= Al-Hesbah =

Arabic-language jihadist message board

Al-Hesbah was an Arabic-language jihadist message board and has been called "one of the most widely used jihadist Internet forums". On 17 October 2008, it was reported that four of Al Qaeda's five main websites were dismantled, and that Al Hesbah had become the only major Al Qaeda-linked website still in existence on the web.

In March 2006, the site was accused by members of the rival Jihadist forum Tajdeed of aiding in the arrest of the well-known cyber-persona of Irhabi 007, a representative of Al-Qaeda in Iraq.
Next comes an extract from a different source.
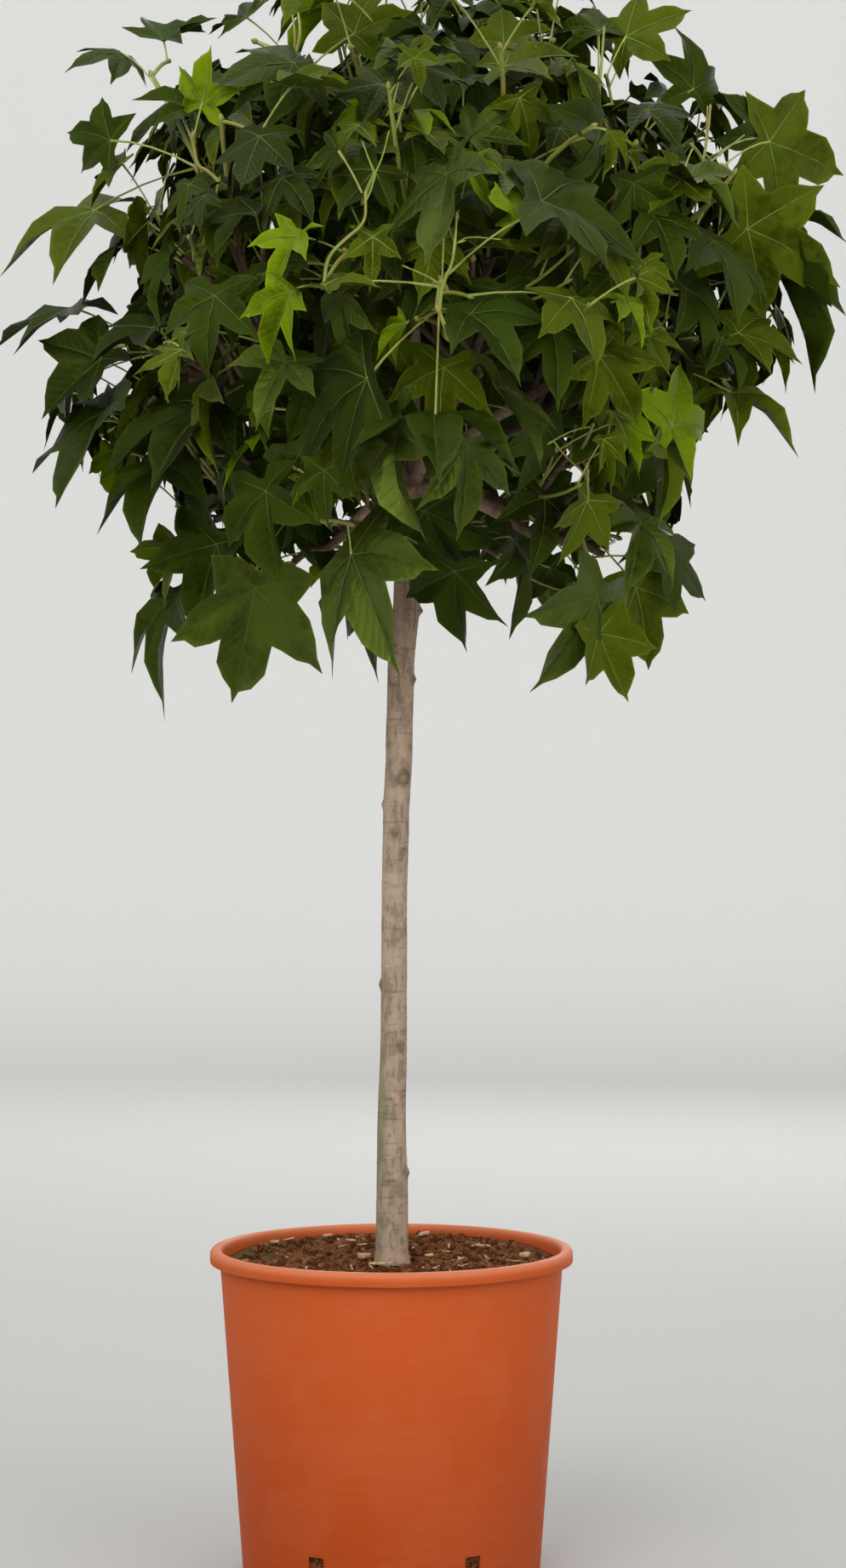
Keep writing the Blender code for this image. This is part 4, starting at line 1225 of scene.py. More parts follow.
def knot_marks(height, azimuth, radius):
    """How far knots lift the bark at a place, and how dark, pale and scarred it is there."""
    lift, dark, pale = 0.0, 0.0, 0.0
    for knot_height, knot_turn, size, stands, shade in KNOTS:
        rise = height - knot_height
        if abs(rise) > 3 * size:
            continue
        across = angle_between(azimuth, math.radians(knot_turn - 90)) * radius
        away = math.hypot(across, rise) / size
        lift += stands * math.exp(-1.6 * away * away)
        ring = math.exp(-7.0 * (away - 0.85) ** 2) + 0.7 * math.exp(-3.0 * away * away)
        if shade > 0:
            dark = max(dark, shade * min(1.0, ring))
        else:
            pale = max(pale, -shade * math.exp(-2.0 * away * away))
    for scar_height, scar_turn, half_width, shade in SCARS:
        rise = height - scar_height - SCAR_WANDER * math.sin(azimuth * 5)
        off = angle_between(azimuth, math.radians(scar_turn - 90)) / math.radians(half_width)
        if off < 1.0:
            line = bell(rise / SCAR_THICKNESS) * (1.0 - off * off)
            dark = max(dark, shade * line)
            ridge = bell((rise + SCAR_RIDGE_BELOW) / SCAR_RIDGE_THICKNESS)
            lift += SCAR_LIFT * shade * (ridge - line) * (1.0 - off * off)
    return lift, dark, pale


def algae_share(point, azimuth):
    """The green film low on the stem's left side, and faint near the compost."""
    side = max(0.0, math.cos(azimuth - ALGAE_AZIMUTH))
    band = sum(strength * bell((point.z - height) / spread) for height, spread, strength in ALGAE_BANDS)
    patch = 0.5 + 0.5 * noise.noise(Vector((azimuth * 2.0, 0.0, point.z * 70.0)))
    return min(0.75, side * side * band * (0.35 + patch))


def trunk_rings():
    foot, top = TRUNK_FOOT, TRUNK_COURSE[-1][0]
    count = round((top - foot) / TRUNK_RING_SPACING)
    rings = []
    for step in range(count + 1):
        height = foot + (top - foot) * step / count
        lean, radius = course(height)
        rings.append((Vector((lean, 0.0, height)), UP, radius))
    for degrees in UNION_TURNS:
        angle = math.radians(degrees)
        centre = UNION_CENTRE + UP * (UNION_RADIUS * math.sin(angle))
        rings.append((centre, UP, UNION_RADIUS * math.cos(angle)))
    return [ring for index, ring in enumerate(rings) if index == 0 or ring[0].z > rings[index - 1][0].z]


def bark_mesh(name, shape, relief, marked):
    """Raises the bark's relief on a limb and writes its scars, pale spots and algae as attributes."""
    layers = {key: [] for key in ("scar", "pale", "algae")}
    shape.normal_update()
    moves = []
    for vert in shape.verts:
        lean = course(vert.co.z)[0] if marked else 0.0
        azimuth = math.atan2(vert.co.y, vert.co.x - lean)
        lift, dark, pale = knot_marks(vert.co.z, azimuth, MEAN_RADIUS) if marked else (0.0, 0.0, 0.0)
        moves.append(vert.normal * (lift + relief * bark_relief(vert.co, azimuth)))
        layers["scar"].append(dark)
        layers["pale"].append(pale)
        layers["algae"].append(algae_share(vert.co, azimuth) if marked else 0.0)
    for vert, move in zip(shape.verts, moves):
        vert.co += move
    data = mesh_from(name, shape, LIMB_CREASE)
    for key, values in layers.items():
        write(data, key, values)
    return data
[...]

This led to the site administrators shutting down the site on 26 March, stating that they had discovered the identities of two members of the site who were actual security officers, Muhammad al-Zuhayri and Muhammad Tamallat.

In April 2006, the site was accused of aiding the arrests of 40 mujahideen in Saudi Arabia, drawing claims that it was either "heavily monitored", or working in actual connection with, Saudi security forces.

On 4 August 2006, the site again caught attention when it released a communique entitled How to Kill a Crusader in the Arabian Peninsula.

On 29 June 2007, the site was found to have a warning possibly related to the failed 2007 London car bombs in London, England.

On 22 October 2008, a message on the site threw support behind John McCain in the 2008 United States election.